In general PALS finds that the draft PPS we are currently reviewing is depressingly familiar to other revisions to the planning system in Ontario since 1976. In this regard what is most disturbing is the suggestion in the draft PPS under Policy 2.4.2.2, that "significant areas of mineral potential" and "known petroleum resources" "shall be identified." This appears ominously similar to changes in the planning regime in Ontario in the early 1980s which negated policies for forest and agricultural protection through extensive mapping of potential aggregate resources. That this proposed change is now being circulated is disturbing , what with the new potential conflicts between fracking for natural gas and protection of ground water resources.

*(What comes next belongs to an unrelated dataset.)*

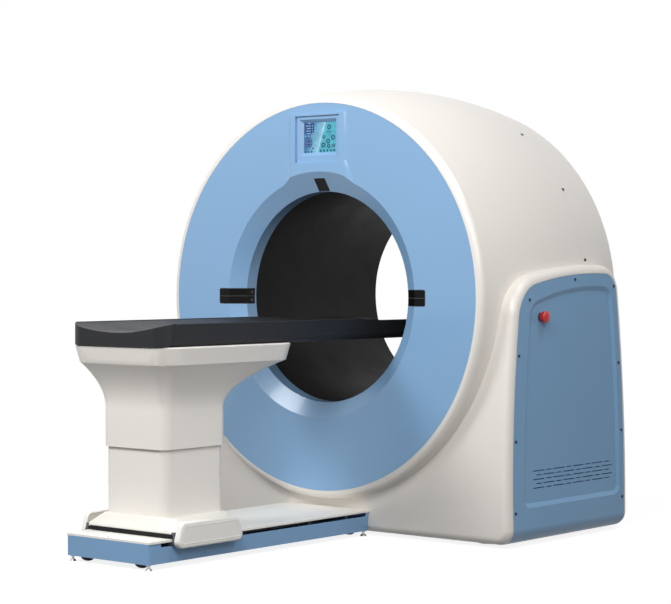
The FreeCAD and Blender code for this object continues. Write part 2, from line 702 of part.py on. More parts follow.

PALS is supportive of the tougher requirements for rehabilitation on speciality crop lands for aggregate extraction. Even here however, the draft PPS would waive these requirements if aggregate resources are below the water table. This policy is quite inappropriate considering the limited extent of lands which are now designated for Specialty Crops. These are restricted currently, (although this situation should be remedied through a consultation long overdue of other areas) to the Niagara Fruit Belt and the Holland Marsh. Priority for such additional mappings should be in Niagara on lands in Niagara Falls immediately south of the currently designated Good Grape area below Mountain Road. This policy appears to be directed solely to facilitate deep excavation in the Town of Pelham.
While it is understandable that lands that are not Speciality Crop could be rehabilitated into a natural environment condition, there are challenges to the best designed rehabilitation projects which are not considered in the PPS. Rehabilitation will be more difficult because of the unpredictability caused by climate change.
The Aggregate Resources Section is made more problematic because of the clearer relationship in the proposed draft with other policies. Under such circumstances if a municipality were to chose to prohibit development and site alteration in Significant Woodland, the impact of such a Council decision would be negated in circumstances where there was an identified aggregate, mineral or petroleum resource that was identified for protection.
20. PALS Hopes a Stronger Planning Framework Will Emerge From PPS Consultations.
In summary, PALS hopes that a stronger land use planning framework will emerge out of the consultations regarding the PPS review. Many of the issues identified in the review are related in subtle ways. Urban sprawl for instance encourages expressways which consume large amounts of aggregate. It is to be hoped that a holistic vision will guide those who make the final decisions in this process.